春休みの雨と子猫

 私は動物が大好きだ。猫と犬を家で飼っている。


 動物好きに悪い人はいない。そんな言葉をいまだに信じていた。


 中学に入っておよそ一年、春休みに入る前の日だった。

 私にとって世界の法則並みに当たり前だったことが覆りかけた出来事があった。


 それは学校で誰も知らぬものはいないであろう不良のNo.1ルーキーがあることをしていたことに他ならない。


 彼は入学後たった数日で先輩を一撃で病院送りにしたレベルの不良と聞いていた私は、なけなしの勇気を振り絞り、その男子に話しかけた。


「ちょっとあんた。その子いじめないでくれない?」


 声は震えた。でも私が助けなきゃそう思った。


 彼は今どきそんな捨て方をされているのが見たことのないくらい古典的な段ボールに入れられていた子猫に顔を近付けていた。


 私は彼が猫に悪さをするのではないかと思ったのだ。

 彼はたった一度、大きく舌打ちをすると、その場から離れていった。


 私は猫を助けた高揚感と、彼に襲われなかった安心感で心臓を大きく鳴らしていた。



 春休みの最初の日は雨だった。なんだかテンションが上がらないなー、なんて考えながらベッドの上でスマホをいじっていた。

 ふと捨てられていた猫のことを思い出して私は着替えて急いで家を出た。あんな箱では雨に濡れてしまう。


 飼うことはできないけれど。傘を置きにいくか、一時的に保護しようかと思い立った。


 行ってみると箱に猫はいなかった。拾われたなら良かった、私はそう思って自分を納得させ帰ることにした。


 子猫の可愛らしい鳴き声が聞こえた。


 自分の家の方向とは違う方向に目をやると昨日の不良がいた。後ろ姿で見えないが、猫を拾ったのかもしれない。

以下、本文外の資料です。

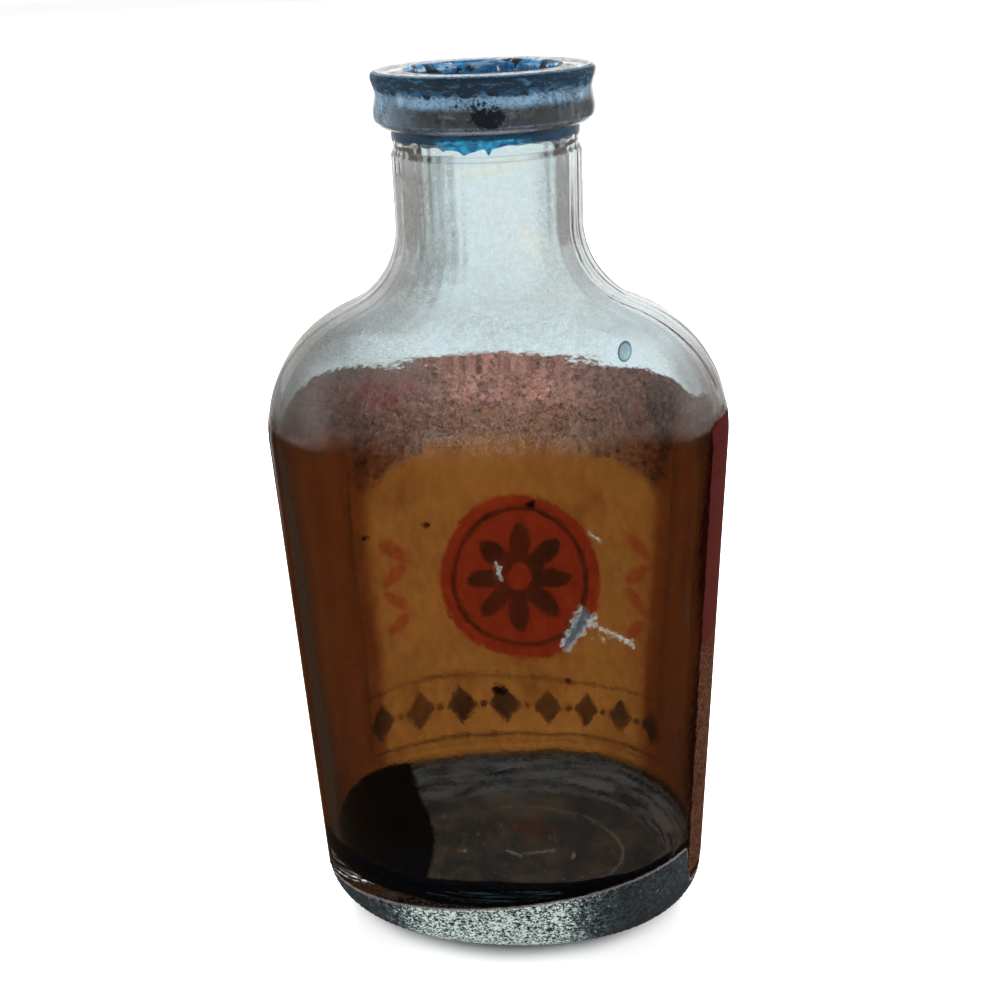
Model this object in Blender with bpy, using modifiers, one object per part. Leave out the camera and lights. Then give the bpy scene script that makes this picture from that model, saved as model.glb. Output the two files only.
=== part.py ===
# A flat oval glass bottle for laundry bluing, with its worn paper label and its dried bluing.
# The glass is one moulded piece. The label lies round the front and both ends, and the back is bare.
# Bluing has dried on the floor, inside the mouth, on the collar and in a ring under the collar.
# Lengths are in metres. +Z is up, the front looks towards +Y and the bare back towards -Y.
# The origin is on the surface that the bottle stands on, under the middle of the glass.

import math

import bmesh
import bpy

# Outer glass, seen from the front: the two narrow ends
foot_half_width = 0.0383
shoulder_half_width = 0.042
end_shoulder_height = 0.1005
end_shoulder_radius = 0.0255
end_shoulder_pitch = math.radians(23)
end_neck_fillet = 0.0155

# Outer glass, seen from an end: the two broad faces
foot_half_depth = 0.0264
shoulder_half_depth = 0.0292
face_shoulder_height = 0.107
face_shoulder_radius = 0.017
face_shoulder_pitch = math.radians(40)
face_neck_fillet = 0.013

# How square the oval is: 2 is an ellipse, and the neck is round
body_squareness = 2.1
round_squareness = 2.0

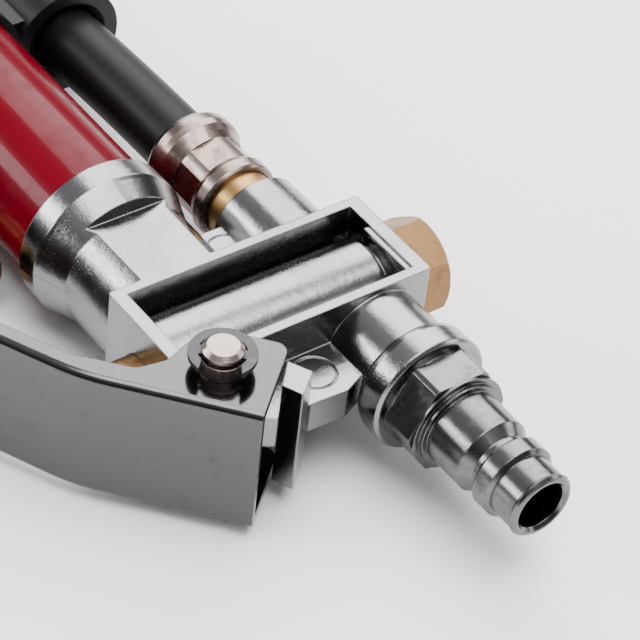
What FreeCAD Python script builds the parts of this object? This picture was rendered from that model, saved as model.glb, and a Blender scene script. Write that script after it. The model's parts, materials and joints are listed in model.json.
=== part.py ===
import FreeCAD, Part
import math
import os

V = FreeCAD.Vector
X_AXIS = V(1, 0, 0)
Y_AXIS = V(0, 1, 0)
Z_AXIS = V(0, 0, 1)

# Everything is drawn first in the casting's own frame: the top face of the open frame is z = 0,
# its rear lever-side corner is x = 0, y = 0, the air inlet points along +X and the valve plug
# along +Y. The last step moves the whole tool onto its stand plane.

# ---- driving dimensions, millimetres ----
FRAME_X = 17.5            # open frame, along the inlet axis
FRAME_Y = 41.0            # open frame, along the valve axis
FRAME_H = 17.4            # full height of the casting's frame
MID_Z = -FRAME_H / 2      # parting plane: every bore axis lies in it
WALL_SIDE = 1.5
WALL_END = 2.1
WEB_T = 5.0               # floor of the frame and the plates beside it
VALVE_X = 8.1             # valve bore axis
AIR_Y = 32.0              # shared axis of inlet boss and hose boss
GAUGE_Y = 10.8            # axis of the gauge tube
BARREL_R = 6.9            # valve barrel seen in the frame's pocket

PIVOT = V(21.0, 3.9, 0)   # lever pivot, a vertical pin
LUG_R = 5.2
PIN_R = 2.85
SHEET_T = 1.4             # lever sheet
LEVER_GAP = 0.25          # flange to casting
LEVER_TOP = LEVER_GAP + SHEET_T
LEVER_BOTTOM = -FRAME_H - LEVER_TOP
CLIP_LIFT = 2.1           # E-clip above the lever flange
CLIP_T = 0.7

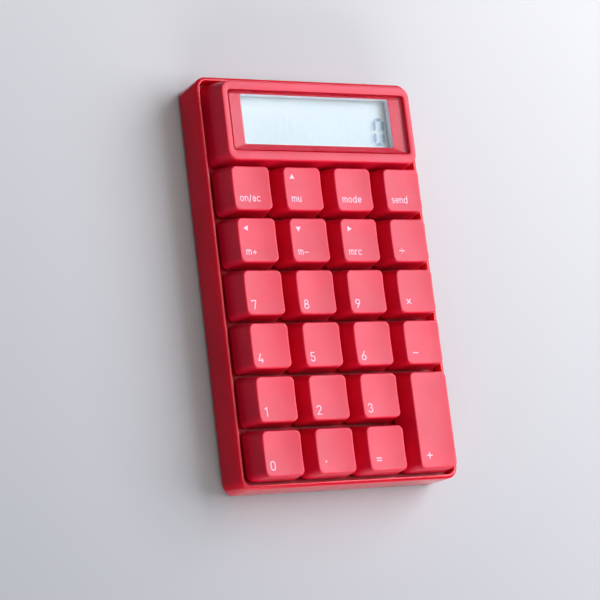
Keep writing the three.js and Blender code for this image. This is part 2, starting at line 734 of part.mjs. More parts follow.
// One contact runs from the board up over the cell, and the other up beside the cell's rim.
const negativeLine = [
  [CONTACT_FOOT_X, CONTACT_FOOT_Z],
  [4.2, CONTACT_FOOT_Z],
  [6.8, 6.45],
  [19.5, 6.45],
];
const positiveLine = [
  [CONTACT_FOOT_X, CONTACT_FOOT_Z],
  [8.2, CONTACT_FOOT_Z],
  [8.8, CONTACT_FOOT_Z + 0.5],
  [8.8, 6.0],
];
add('battery_contact_negative', stripAlongX(negativeLine, CONTACT_THICKNESS, NEGATIVE_Y), 'brass');
add('battery_contact_positive', stripAlongX(positiveLine, CONTACT_THICKNESS, POSITIVE_Y), 'brass');

function batteryCover() {
  const flangeTop = CASE_BOTTOM_Z + COVER_FLANGE_THICKNESS;
  const tabTop = FLOOR_Z + 1;
  const flange = rod(BAY_X, BAY_Y, COVER_FLANGE, CASE_BOTTOM_Z, flangeTop, 32);
  const neck = rod(BAY_X, BAY_Y, COVER_NECK, flangeTop - OVERLAP, FLOOR_Z + 0.2, 32);
  const tabRadii = [COVER_RING_INNER, COVER_TAB];
  const rootRadii = [COVER_RING_INNER, COVER_NECK - OVERLAP];
  let solid = flange.add(neck);
  for (const angle of [0, Math.PI]) {
    const tab = baySector(tabRadii, angle, COVER_TAB_ANGLE, FLOOR_Z + GAP, tabTop);
    const root = baySector(rootRadii, angle, COVER_TAB_ANGLE, FLOOR_Z, tabTop);
    solid = solid.add(tab).add(root);
  }
  const coinSlot = box(
    widened([BAY_X, BAY_X], 7.5),
    widened([BAY_Y, BAY_Y], 0.9),
    [0, CASE_BOTTOM_Z + 0.5],
  );
  return solid.subtract(coinSlot);
}

add('battery_cover', batteryCover(), 'caseRed');

// ---- display ------------------------------------------------------------------------------------

function displayHousing() {
  const faceHalfX = BLOCK_FACE_X / 2;
  const baseHalfX = BLOCK_BASE_X / 2;
  const faceHalfY = (BLOCK_BACK_Y - BLOCK_FRONT_Y) / 2;
  const faceY = (BLOCK_BACK_Y + BLOCK_FRONT_Y) / 2;
  const baseHalfY = faceHalfY + (BLOCK_FRONT_DRAFT + BLOCK_BACK_DRAFT) / 2;
  const baseY = faceY + (BLOCK_BACK_DRAFT - BLOCK_FRONT_DRAFT) / 2;
  const ring = (halfX, halfY, y, inset, z) => (
    atHeight(outline(halfX - inset, halfY - inset, BLOCK_CORNER - inset, 3, y), z)
  );
  const outside = loft([
    ring(baseHalfX, baseHalfY, baseY, 0, BLOCK_BASE_Z),
    ring(faceHalfX + KEY_EDGE / 2, faceHalfY + KEY_EDGE / 2, faceY, 0, TOP_Z - KEY_EDGE),
    ring(faceHalfX, faceHalfY, faceY, 0, TOP_Z),
  ]);
  const ceiling = BEZEL_Z - BEZEL_THICKNESS;
  const hollow = loft([
    ring(baseHalfX, baseHalfY, baseY, BLOCK_WALL, BLOCK_BASE_Z - FLUSH),
    ring(faceHalfX + KEY_EDGE, faceHalfY + KEY_EDGE, faceY, BLOCK_WALL, ceiling),
  ]);
  let solid = outside.subtract(hollow);
  for (const x of [-BLOCK_SCREW_X, BLOCK_SCREW_X]) {
    const boss = rod(x, BLOCK_SCREW_Y, BLOCK_BOSS_RADIUS, BLOCK_BASE_Z, BLOCK_BOSS_TOP_Z, 12);
    const bore = rod(
      x,
      BLOCK_SCREW_Y,
      BLOCK_SCREW_SHANK + GAP,
      BLOCK_BASE_Z - BEYOND,
      BLOCK_SCREW_TIP_Z + 0.6,
      8,
    );
    solid = solid.add(boss).subtract(bore);
  }
  return solid
    .subtract(lensPocket(GAP, LENS_SEAT_Z))
    .subtract(lensPocket(GAP - LENS_SEAT_WIDTH, BEZEL_Z))
    .subtract(panelWindow(ceiling - BEYOND));
}

// A pocket of the lens's outline, made larger all round by grow, from lowZ up through the face.
function lensPocket(grow, lowZ) {
  const points = outline(
    LENS_WIDTH / 2 + grow,
    LENS_HEIGHT / 2 + grow,
    Math.max(LENS_CORNER + grow, OVERLAP),
    2,
    LENS_CENTRE_Y,
  );
  return slab(points, lowZ, TOP_Z + BEYOND);
}

function panelWindow(lowZ) {
  const points = outline(WINDOW_WIDTH / 2, WINDOW_HEIGHT / 2, WINDOW_CORNER, 2, WINDOW_CENTRE_Y);
  return slab(points, lowZ, TOP_Z);
}

add('display_housing', displayHousing(), 'keyRed');

[-BLOCK_SCREW_X, BLOCK_SCREW_X].forEach((x, i) => {
  const heights = [BLOCK_SCREW_HEAD_Z, PLATE_Z - 0.2, BLOCK_SCREW_TIP_Z];
  const solid = screw(x, BLOCK_SCREW_Y, BLOCK_SCREW_HEAD, BLOCK_SCREW_SHANK, heights);
  add(`block_screw_${i + 1}`, solid, 'steel');
});

const lensOutline = outline(LENS_WIDTH / 2, LENS_HEIGHT / 2, LENS_CORNER, 2, LENS_CENTRE_Y);
const lensBottomZ = LENS_SEAT_Z + 0.1;
add('display_lens', slab(lensOutline, lensBottomZ, lensBottomZ + LENS_THICKNESS), 'clear');

const LCD_BOTTOM_Z = LCD_TOP_Z - LCD_THICKNESS;
const lcdX = [-LCD_WIDTH / 2, LCD_WIDTH / 2];
const lcdY = [LCD_CENTRE_Y - LCD_HEIGHT / 2, LCD_CENTRE_Y + LCD_HEIGHT / 2];
add('lcd_panel', box(lcdX, lcdY, [LCD_BOTTOM_Z, LCD_TOP_Z]), 'lcd');

// A shallow tray that holds the panel up against the housing, open where the flex leaves it.
function lcdHolder() {
  const seatZ = LCD_BOTTOM_Z - GAP;
  const grip = HOLDER_RAIL + GAP;
  const openTop = LCD_TOP_Z + BEYOND;
  const outer = box(widened(lcdX, grip), widened(lcdY, grip), [seatZ - HOLDER_BASE, LCD_TOP_Z - 0.1]);
  const pocket = box(widened(lcdX, GAP), widened(lcdY, GAP), [seatZ, openTop]);
  const exit = box(widened(FLEX_X, 0.5), [lcdY[0] - 2 * grip, lcdY[0]], [seatZ, openTop]);
  return outer.subtract(pocket).subtract(exit);
}

add('lcd_holder', lcdHolder(), 'black');

// The printed ribbon that joins the panel to the board, down through the key plate.
function lcdFlex() {
  const thickness = 0.12;
  const radius = 1.0;
  const highZ = LCD_BOTTOM_Z - GAP / 2;
  const lowZ = PCB_TOP_Z + 0.2;
  const inY = 44.5;
  const line = [
    [inY, highZ],
    ...bend(FLEX_Y + radius, highZ - radius, radius, 90, 180),
    ...bend(FLEX_Y + radius, lowZ + radius, radius, 180, 270),
    [inY, lowZ],
  ];
  return stripAlongY(line, thickness, FLEX_X);
}

add('lcd_flex', lcdFlex(), 'flex');

export default calculator;
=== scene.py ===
"""The looks of a calculator with full-size keys: fine meshes and materials round its CAD model.

Shapes are worked out in millimetres, in the CAD frame: +X to the user's right, +Y towards the
display, +Z out of the keys, with the desk at z = 0. They become metres when a mesh is made.
"""

import json
import math

import bmesh
import bpy
from mathutils import Matrix, Vector, geometry


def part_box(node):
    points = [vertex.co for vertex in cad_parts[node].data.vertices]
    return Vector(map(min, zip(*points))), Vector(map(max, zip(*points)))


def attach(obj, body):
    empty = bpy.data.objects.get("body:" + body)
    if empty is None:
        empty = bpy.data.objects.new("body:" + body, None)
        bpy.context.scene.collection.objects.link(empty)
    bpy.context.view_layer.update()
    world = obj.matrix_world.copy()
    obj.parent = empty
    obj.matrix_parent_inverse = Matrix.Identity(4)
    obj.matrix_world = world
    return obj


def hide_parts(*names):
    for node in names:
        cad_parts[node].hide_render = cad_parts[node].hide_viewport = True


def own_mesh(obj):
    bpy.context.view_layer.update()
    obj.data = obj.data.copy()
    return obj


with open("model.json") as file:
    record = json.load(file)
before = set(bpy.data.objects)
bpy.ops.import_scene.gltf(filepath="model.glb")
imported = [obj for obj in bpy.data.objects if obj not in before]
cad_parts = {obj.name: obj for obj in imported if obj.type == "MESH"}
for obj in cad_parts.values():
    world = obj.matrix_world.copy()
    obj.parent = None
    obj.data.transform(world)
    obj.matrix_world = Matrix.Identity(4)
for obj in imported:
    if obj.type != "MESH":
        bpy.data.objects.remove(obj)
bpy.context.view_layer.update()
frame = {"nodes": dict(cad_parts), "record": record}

MM = 0.001
QUARTER = math.pi / 2

# ---- dimensions that the frame's boxes don't give, in millimetres ----

KEY_HEIGHT = 10.2  # a keycap's skirt to its face's corners
KEY_SIDE_DRAFT = 2.36
KEY_FRONT_DRAFT = 0.4
KEY_BACK_DRAFT = 1.95
KEY_FACE_CORNER = 1.45
KEY_BASE_CORNER = 2.1
KEY_FILLET = 0.5
KEY_WALL = 1.3
KEY_ROOF = 2.4  # a keycap's thickness under its face's corners
KEY_ROOF_CORNER = 0.8
KEY_INNER_CORNER = 1.3
KEY_INNER_STEP = 0.2  # of the inner wall's foot, above the skirt's foot
KEY_FOOT_STEPS = ((0.02, 0.12), (0.15, 0.0), (0.9, 0.0))  # insets and rises round the skirt's foot
FACE_SHARES = (0.12, 0.3, 0.5, 0.7, 0.86, 0.95)  # rings from the middle of the face outwards
SKIRT_SHARES = (0.25, 0.5, 0.75, 0.97)  # rings down the skirt
FILLET_DEGREES = (0, 18, 36, 54, 72)  # steps round a face's edge
DISH_RADIUS = 70.0
STEM_HALF = 3.0
STEM_CORNER = 0.5
STEM_FOOT_TAPER = 0.2
LUG_REACH = 0.9
LUG_HALF_WIDTH = 1.5
LUG_HEIGHT = 0.8
LUG_STEP = 0.05
LUG_FOOT_TAPER = 0.3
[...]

 猫をいじめるようなら許さない。一言言ってやる! と思い、踏みとどまる。ちょっと後をつけてみようか。

 同じ中学だから、そう遠くには住んでいないはず。


 傘を持っていなかった彼に牽制けんせいも兼ねて傘を貸そうと思ったけど。走る彼の後姿を捉えるのがやっとで声を掛けられなかった。


 彼は一軒家の敷地に入っていった。ここが自宅だろう。私の家とそう変わらない規模の家だった。

 門扉の塀からそっと伺う。彼は玄関ルーフの下で子猫をタオルで拭いていた。


 その手つきはいやに丁寧で、相当気を使って扱っているのが見て取れた。


「ふーん、いいとこ、あるんじゃん」


 私は小さくつぶやいて子猫と彼が家に入るのを見届け、その場を後にした。



 嫌な予感通り、猫が捨てられていた箱は雨をしのげるような代物じゃなかった。


 昨日あの女の邪魔さえ入らなければと思った。それならこの雨の中、猫を抱えて家まで急ぐなんて目に合わなかった。


 あの女の制服のリボンを見る限り同じ学年であることは確かだ。ただ、別の小学校だったのだろう。クラスもおそらく違うし、名前がわからない。


 入学早々不良のレッテルを貼られた俺はクラスメイトとのコミュニケーションをとることすらできなかったのだ。他クラスの人間など把握しているはずもない。


 普通に怖がられてる。行事も参加しなくていい。しなくていいと表現しているのは強がりだが。


 それにしても可愛らしい女子だった。アイドルでもいいとこが狙えそうな可愛らしい顔に、こんな不良に文句を言う芯というか心の強さは魅力的にさえ思えた。


 いや、単に女子と話をしなすぎて、声をかけられただけでれてしまう状態に陥ってしまっているのかもしれない。

 だとしたら相当重症だが。


 俺、らしくない。


 いつ絡まれるかびくびくとして過ごし、そればかり考えている日々だったのにあの女のことを考えてしまう。


 それより先に今抱えている猫をどうしようか考える方が先決だろう。

 とりあえず家に連れていくしかない。

 猫は終始大人しかった。弱っているのかもしれない。


 猫共々、濡れたまま家に入るわけにはいかない。玄関ドアにかけておいたタオルで猫を拭いてやる。洗うのはそれからだ。


 鼓動を感じる。猫は確かに生きている。